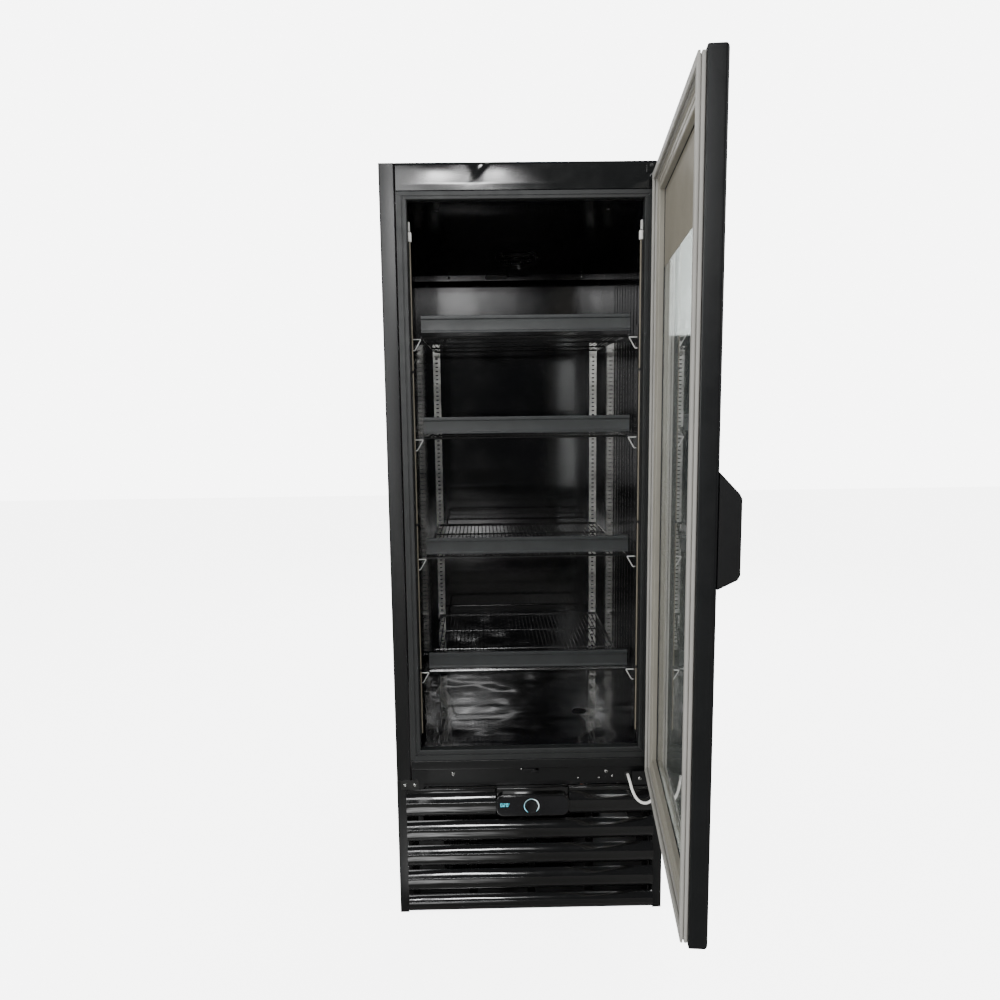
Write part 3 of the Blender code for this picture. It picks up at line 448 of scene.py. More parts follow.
def finish(
    name,
    colour,
    roughness,
    metallic=0.0,
    mottling=0.12,
    patch=6.0,
    gloss_spread=0.05,
    grain=700.0,
    grain_depth=0.00002,
    wave=0.0,
    wave_scale=5.0,
    coat=0.0,
    specular=0.5,
):
    """A solid surface: patches of colour and gloss, a fine grain and, on thin sheet, long shallow waves."""
    made = bpy.data.materials.new(name)
    made.use_nodes = True
    tree = made.node_tree
    shader = tree.nodes["Principled BSDF"]
    shader.inputs["Metallic"].default_value = metallic
    shader.inputs["Coat Weight"].default_value = coat
    shader.inputs["Coat Roughness"].default_value = 0.04
    shader.inputs["Specular IOR Level"].default_value = specular
    place = add_node(tree, "TexCoord")
    mapping = add_node(tree, "Mapping", [("Vector", place.outputs["Object"])])

    def noise_at(scale, detail):
        links = [("Vector", mapping.outputs["Vector"])]
        return add_node(tree, "TexNoise", links, Scale=scale, Detail=detail).outputs["Fac"]

    ramp = add_node(tree, "ValToRGB", [("Fac", noise_at(patch, 4.0))])
    for stop, position, share in zip(ramp.color_ramp.elements, (0.3, 0.7), (1 - mottling, 1 + mottling)):
        stop.position = position
        stop.color = (*[min(1.0, c * share) for c in colour], 1.0)
    tree.links.new(ramp.outputs["Color"], shader.inputs["Base Color"])
    gloss = add_node(
        tree,
        "MapRange",
        [("Value", noise_at(patch * 2.3, 5.0))],
        From_Min=0.3,
        From_Max=0.7,
        To_Min=max(0.01, roughness - gloss_spread),
        To_Max=roughness + gloss_spread,
    )
    tree.links.new(gloss.outputs["Result"], shader.inputs["Roughness"])
    normal = None
    for scale, depth, detail in ((wave_scale, wave, 1.0), (grain, grain_depth, 2.0)):
        if depth:
            links = [("Height", noise_at(scale, detail))]
            if normal:
                links.append(("Normal", normal))
            normal = add_node(tree, "Bump", links, Distance=depth, Strength=1.0).outputs["Normal"]
    if normal:
        tree.links.new(normal, shader.inputs["Normal"])
    return made


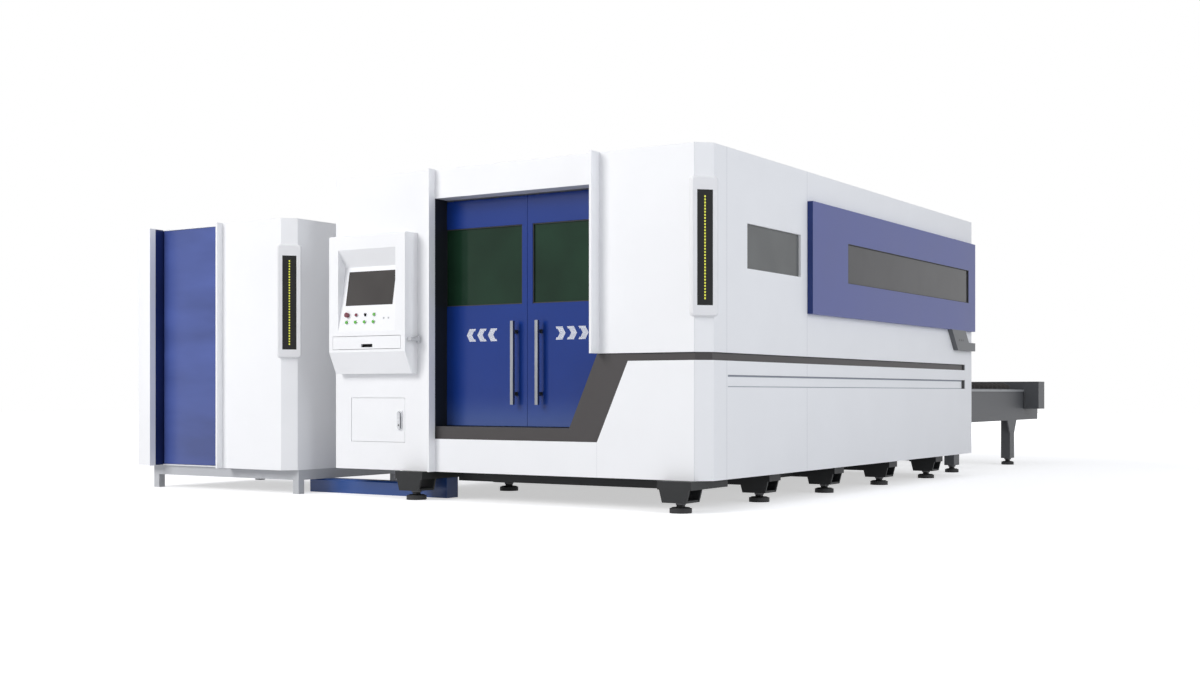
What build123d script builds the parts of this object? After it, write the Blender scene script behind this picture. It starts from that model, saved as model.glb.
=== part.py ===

* * *

• Task statement
Take the material above and return all of it exactly.

• Exercise solution
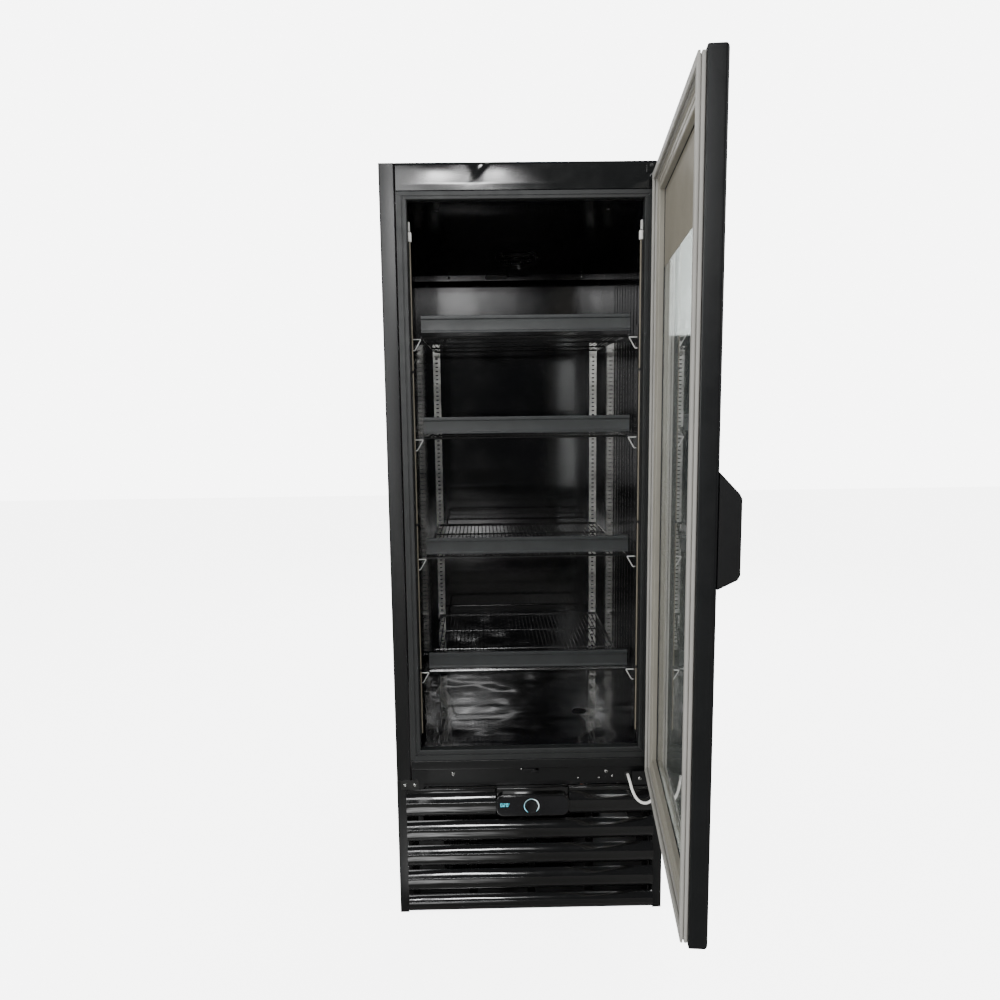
Write part 3 of the Blender code for this picture. It picks up at line 448 of scene.py. More parts follow.
def finish(
    name,
    colour,
    roughness,
    metallic=0.0,
    mottling=0.12,
    patch=6.0,
    gloss_spread=0.05,
    grain=700.0,
    grain_depth=0.00002,
    wave=0.0,
    wave_scale=5.0,
    coat=0.0,
    specular=0.5,
):
    """A solid surface: patches of colour and gloss, a fine grain and, on thin sheet, long shallow waves."""
    made = bpy.data.materials.new(name)
    made.use_nodes = True
    tree = made.node_tree
    shader = tree.nodes["Principled BSDF"]
    shader.inputs["Metallic"].default_value = metallic
    shader.inputs["Coat Weight"].default_value = coat
    shader.inputs["Coat Roughness"].default_value = 0.04
    shader.inputs["Specular IOR Level"].default_value = specular
    place = add_node(tree, "TexCoord")
    mapping = add_node(tree, "Mapping", [("Vector", place.outputs["Object"])])

    def noise_at(scale, detail):
        links = [("Vector", mapping.outputs["Vector"])]
        return add_node(tree, "TexNoise", links, Scale=scale, Detail=detail).outputs["Fac"]

    ramp = add_node(tree, "ValToRGB", [("Fac", noise_at(patch, 4.0))])
    for stop, position, share in zip(ramp.color_ramp.elements, (0.3, 0.7), (1 - mottling, 1 + mottling)):
        stop.position = position
        stop.color = (*[min(1.0, c * share) for c in colour], 1.0)
    tree.links.new(ramp.outputs["Color"], shader.inputs["Base Color"])
    gloss = add_node(
        tree,
        "MapRange",
        [("Value", noise_at(patch * 2.3, 5.0))],
        From_Min=0.3,
        From_Max=0.7,
        To_Min=max(0.01, roughness - gloss_spread),
        To_Max=roughness + gloss_spread,
    )
    tree.links.new(gloss.outputs["Result"], shader.inputs["Roughness"])
    normal = None
    for scale, depth, detail in ((wave_scale, wave, 1.0), (grain, grain_depth, 2.0)):
        if depth:
            links = [("Height", noise_at(scale, detail))]
            if normal:
                links.append(("Normal", normal))
            normal = add_node(tree, "Bump", links, Distance=depth, Strength=1.0).outputs["Normal"]
    if normal:
        tree.links.new(normal, shader.inputs["Normal"])
    return made


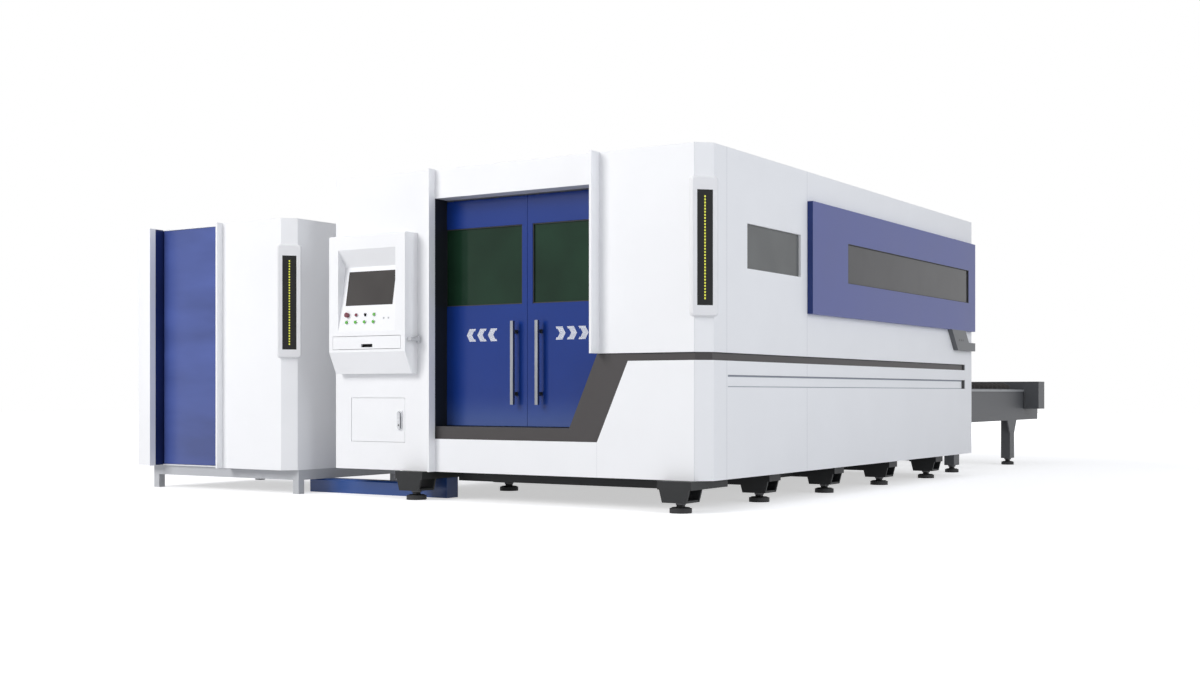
What build123d script builds the parts of this object? After it, write the Blender scene script behind this picture. It starts from that model, saved as model.glb.
=== part.py ===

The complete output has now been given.